- [THE PROBLEM] The complete listing should be restated exactly.

- [DATA LINES]
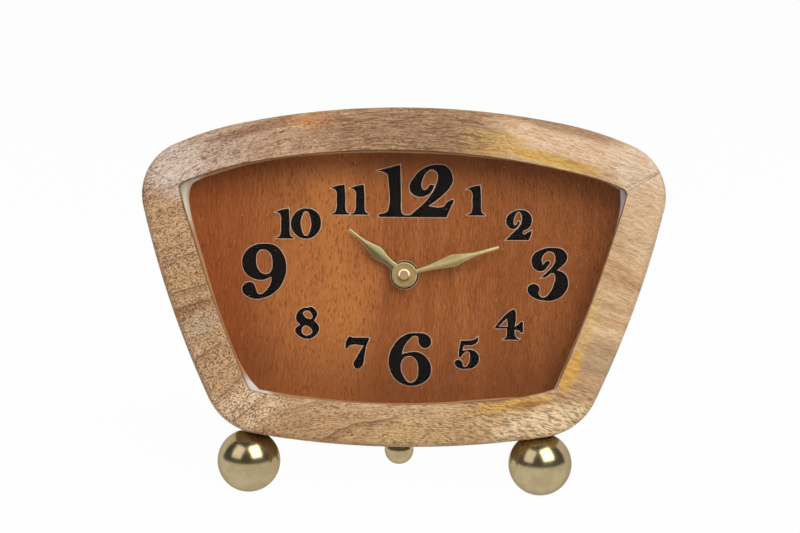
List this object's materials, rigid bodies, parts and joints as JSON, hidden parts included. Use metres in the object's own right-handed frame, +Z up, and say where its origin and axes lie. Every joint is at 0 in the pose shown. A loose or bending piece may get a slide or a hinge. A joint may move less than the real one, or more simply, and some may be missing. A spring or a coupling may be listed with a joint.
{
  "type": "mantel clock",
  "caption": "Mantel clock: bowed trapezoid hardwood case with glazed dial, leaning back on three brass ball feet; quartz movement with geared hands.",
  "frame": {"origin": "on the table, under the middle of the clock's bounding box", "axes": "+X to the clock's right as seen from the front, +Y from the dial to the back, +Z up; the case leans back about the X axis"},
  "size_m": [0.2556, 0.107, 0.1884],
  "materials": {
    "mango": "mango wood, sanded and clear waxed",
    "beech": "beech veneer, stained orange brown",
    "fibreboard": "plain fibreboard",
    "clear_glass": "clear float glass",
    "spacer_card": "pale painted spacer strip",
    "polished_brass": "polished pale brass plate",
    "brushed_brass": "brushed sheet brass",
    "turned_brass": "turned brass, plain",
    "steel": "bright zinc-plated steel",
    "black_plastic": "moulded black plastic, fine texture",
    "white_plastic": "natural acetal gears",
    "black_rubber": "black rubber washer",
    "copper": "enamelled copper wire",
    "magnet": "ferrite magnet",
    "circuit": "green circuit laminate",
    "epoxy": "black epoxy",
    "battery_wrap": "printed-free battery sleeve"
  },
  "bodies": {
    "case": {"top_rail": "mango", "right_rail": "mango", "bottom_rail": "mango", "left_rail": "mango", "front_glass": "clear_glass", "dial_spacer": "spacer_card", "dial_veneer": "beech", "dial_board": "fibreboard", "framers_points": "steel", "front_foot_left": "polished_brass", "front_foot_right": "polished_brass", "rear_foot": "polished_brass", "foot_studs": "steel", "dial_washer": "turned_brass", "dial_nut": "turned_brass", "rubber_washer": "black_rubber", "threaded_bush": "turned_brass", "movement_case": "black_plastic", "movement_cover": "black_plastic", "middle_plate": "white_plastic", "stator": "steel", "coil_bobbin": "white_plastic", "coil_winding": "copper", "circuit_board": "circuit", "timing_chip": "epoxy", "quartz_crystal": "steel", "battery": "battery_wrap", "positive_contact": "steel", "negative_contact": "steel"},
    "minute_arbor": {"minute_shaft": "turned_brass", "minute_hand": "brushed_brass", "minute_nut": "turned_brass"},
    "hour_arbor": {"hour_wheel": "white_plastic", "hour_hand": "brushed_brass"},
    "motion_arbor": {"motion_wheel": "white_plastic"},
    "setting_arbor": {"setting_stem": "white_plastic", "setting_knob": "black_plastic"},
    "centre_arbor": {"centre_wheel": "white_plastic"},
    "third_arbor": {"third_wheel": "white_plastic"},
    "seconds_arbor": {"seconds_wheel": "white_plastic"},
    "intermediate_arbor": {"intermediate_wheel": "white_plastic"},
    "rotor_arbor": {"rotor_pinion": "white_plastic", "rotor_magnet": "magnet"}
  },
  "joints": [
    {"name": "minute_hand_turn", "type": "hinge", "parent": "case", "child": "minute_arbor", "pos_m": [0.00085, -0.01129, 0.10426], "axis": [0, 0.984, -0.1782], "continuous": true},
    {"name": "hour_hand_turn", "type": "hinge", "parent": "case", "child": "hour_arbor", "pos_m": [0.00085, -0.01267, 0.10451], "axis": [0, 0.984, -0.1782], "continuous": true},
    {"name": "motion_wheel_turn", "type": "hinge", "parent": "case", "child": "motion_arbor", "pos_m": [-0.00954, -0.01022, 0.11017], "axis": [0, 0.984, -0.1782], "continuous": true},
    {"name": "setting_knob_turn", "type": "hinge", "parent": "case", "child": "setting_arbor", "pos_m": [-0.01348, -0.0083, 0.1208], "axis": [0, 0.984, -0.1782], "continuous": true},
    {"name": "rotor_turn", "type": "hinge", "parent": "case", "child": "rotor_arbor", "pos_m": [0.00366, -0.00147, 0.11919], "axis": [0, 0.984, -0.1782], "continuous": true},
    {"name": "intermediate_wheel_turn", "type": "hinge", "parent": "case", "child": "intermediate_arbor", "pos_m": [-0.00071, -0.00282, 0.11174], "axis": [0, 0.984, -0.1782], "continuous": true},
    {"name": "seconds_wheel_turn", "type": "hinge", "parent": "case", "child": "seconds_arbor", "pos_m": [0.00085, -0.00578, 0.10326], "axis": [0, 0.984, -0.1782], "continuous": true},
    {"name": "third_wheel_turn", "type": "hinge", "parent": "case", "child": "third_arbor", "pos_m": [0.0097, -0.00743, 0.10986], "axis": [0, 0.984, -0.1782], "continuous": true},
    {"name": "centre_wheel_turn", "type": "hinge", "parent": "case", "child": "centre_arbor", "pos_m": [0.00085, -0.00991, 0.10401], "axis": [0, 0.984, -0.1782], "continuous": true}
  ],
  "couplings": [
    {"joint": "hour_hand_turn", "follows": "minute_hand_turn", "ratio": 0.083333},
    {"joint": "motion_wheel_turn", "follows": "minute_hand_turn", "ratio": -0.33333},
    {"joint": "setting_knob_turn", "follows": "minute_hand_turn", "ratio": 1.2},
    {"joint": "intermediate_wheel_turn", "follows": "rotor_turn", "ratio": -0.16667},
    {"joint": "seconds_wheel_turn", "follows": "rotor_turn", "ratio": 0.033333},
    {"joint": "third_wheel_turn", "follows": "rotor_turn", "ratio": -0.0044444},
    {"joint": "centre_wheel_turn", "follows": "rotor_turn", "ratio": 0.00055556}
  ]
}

- [EXERCISE RESULT]
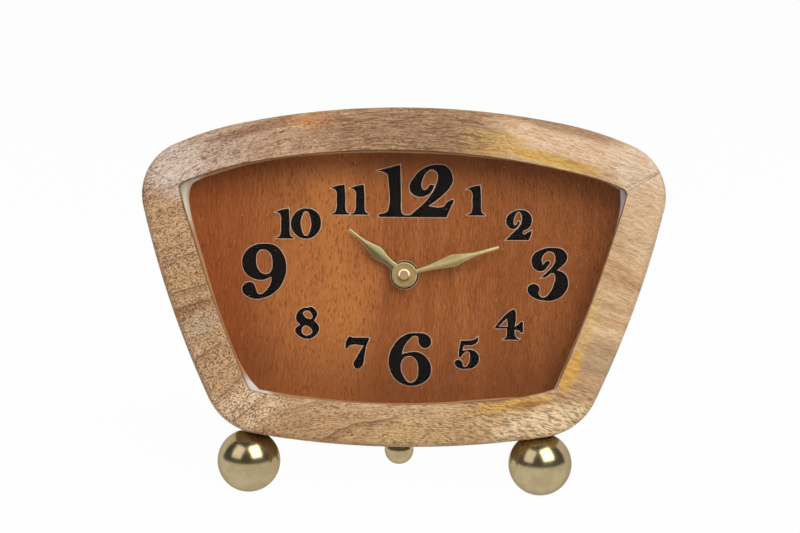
List this object's materials, rigid bodies, parts and joints as JSON, hidden parts included. Use metres in the object's own right-handed frame, +Z up, and say where its origin and axes lie. Every joint is at 0 in the pose shown. A loose or bending piece may get a slide or a hinge. A joint may move less than the real one, or more simply, and some may be missing. A spring or a coupling may be listed with a joint.
{
  "type": "mantel clock",
  "caption": "Mantel clock: bowed trapezoid hardwood case with glazed dial, leaning back on three brass ball feet; quartz movement with geared hands.",
  "frame": {"origin": "on the table, under the middle of the clock's bounding box", "axes": "+X to the clock's right as seen from the front, +Y from the dial to the back, +Z up; the case leans back about the X axis"},
  "size_m": [0.2556, 0.107, 0.1884],
  "materials": {
    "mango": "mango wood, sanded and clear waxed",
    "beech": "beech veneer, stained orange brown",
    "fibreboard": "plain fibreboard",
    "clear_glass": "clear float glass",
    "spacer_card": "pale painted spacer strip",
    "polished_brass": "polished pale brass plate",
    "brushed_brass": "brushed sheet brass",
    "turned_brass": "turned brass, plain",
    "steel": "bright zinc-plated steel",
    "black_plastic": "moulded black plastic, fine texture",
    "white_plastic": "natural acetal gears",
    "black_rubber": "black rubber washer",
    "copper": "enamelled copper wire",
    "magnet": "ferrite magnet",
    "circuit": "green circuit laminate",
    "epoxy": "black epoxy",
    "battery_wrap": "printed-free battery sleeve"
  },
  "bodies": {
    "case": {"top_rail": "mango", "right_rail": "mango", "bottom_rail": "mango", "left_rail": "mango", "front_glass": "clear_glass", "dial_spacer": "spacer_card", "dial_veneer": "beech", "dial_board": "fibreboard", "framers_points": "steel", "front_foot_left": "polished_brass", "front_foot_right": "polished_brass", "rear_foot": "polished_brass", "foot_studs": "steel", "dial_washer": "turned_brass", "dial_nut": "turned_brass", "rubber_washer": "black_rubber", "threaded_bush": "turned_brass", "movement_case": "black_plastic", "movement_cover": "black_plastic", "middle_plate": "white_plastic", "stator": "steel", "coil_bobbin": "white_plastic", "coil_winding": "copper", "circuit_board": "circuit", "timing_chip": "epoxy", "quartz_crystal": "steel", "battery": "battery_wrap", "positive_contact": "steel", "negative_contact": "steel"},
    "minute_arbor": {"minute_shaft": "turned_brass", "minute_hand": "brushed_brass", "minute_nut": "turned_brass"},
    "hour_arbor": {"hour_wheel": "white_plastic", "hour_hand": "brushed_brass"},
    "motion_arbor": {"motion_wheel": "white_plastic"},
    "setting_arbor": {"setting_stem": "white_plastic", "setting_knob": "black_plastic"},
    "centre_arbor": {"centre_wheel": "white_plastic"},
    "third_arbor": {"third_wheel": "white_plastic"},
    "seconds_arbor": {"seconds_wheel": "white_plastic"},
    "intermediate_arbor": {"intermediate_wheel": "white_plastic"},
    "rotor_arbor": {"rotor_pinion": "white_plastic", "rotor_magnet": "magnet"}
  },
  "joints": [
    {"name": "minute_hand_turn", "type": "hinge", "parent": "case", "child": "minute_arbor", "pos_m": [0.00085, -0.01129, 0.10426], "axis": [0, 0.984, -0.1782], "continuous": true},
    {"name": "hour_hand_turn", "type": "hinge", "parent": "case", "child": "hour_arbor", "pos_m": [0.00085, -0.01267, 0.10451], "axis": [0, 0.984, -0.1782], "continuous": true},
    {"name": "motion_wheel_turn", "type": "hinge", "parent": "case", "child": "motion_arbor", "pos_m": [-0.00954, -0.01022, 0.11017], "axis": [0, 0.984, -0.1782], "continuous": true},
    {"name": "setting_knob_turn", "type": "hinge", "parent": "case", "child": "setting_arbor", "pos_m": [-0.01348, -0.0083, 0.1208], "axis": [0, 0.984, -0.1782], "continuous": true},
    {"name": "rotor_turn", "type": "hinge", "parent": "case", "child": "rotor_arbor", "pos_m": [0.00366, -0.00147, 0.11919], "axis": [0, 0.984, -0.1782], "continuous": true},
    {"name": "intermediate_wheel_turn", "type": "hinge", "parent": "case", "child": "intermediate_arbor", "pos_m": [-0.00071, -0.00282, 0.11174], "axis": [0, 0.984, -0.1782], "continuous": true},
    {"name": "seconds_wheel_turn", "type": "hinge", "parent": "case", "child": "seconds_arbor", "pos_m": [0.00085, -0.00578, 0.10326], "axis": [0, 0.984, -0.1782], "continuous": true},
    {"name": "third_wheel_turn", "type": "hinge", "parent": "case", "child": "third_arbor", "pos_m": [0.0097, -0.00743, 0.10986], "axis": [0, 0.984, -0.1782], "continuous": true},
    {"name": "centre_wheel_turn", "type": "hinge", "parent": "case", "child": "centre_arbor", "pos_m": [0.00085, -0.00991, 0.10401], "axis": [0, 0.984, -0.1782], "continuous": true}
  ],
  "couplings": [
    {"joint": "hour_hand_turn", "follows": "minute_hand_turn", "ratio": 0.083333},
    {"joint": "motion_wheel_turn", "follows": "minute_hand_turn", "ratio": -0.33333},
    {"joint": "setting_knob_turn", "follows": "minute_hand_turn", "ratio": 1.2},
    {"joint": "intermediate_wheel_turn", "follows": "rotor_turn", "ratio": -0.16667},
    {"joint": "seconds_wheel_turn", "follows": "rotor_turn", "ratio": 0.033333},
    {"joint": "third_wheel_turn", "follows": "rotor_turn", "ratio": -0.0044444},
    {"joint": "centre_wheel_turn", "follows": "rotor_turn", "ratio": 0.00055556}
  ]
}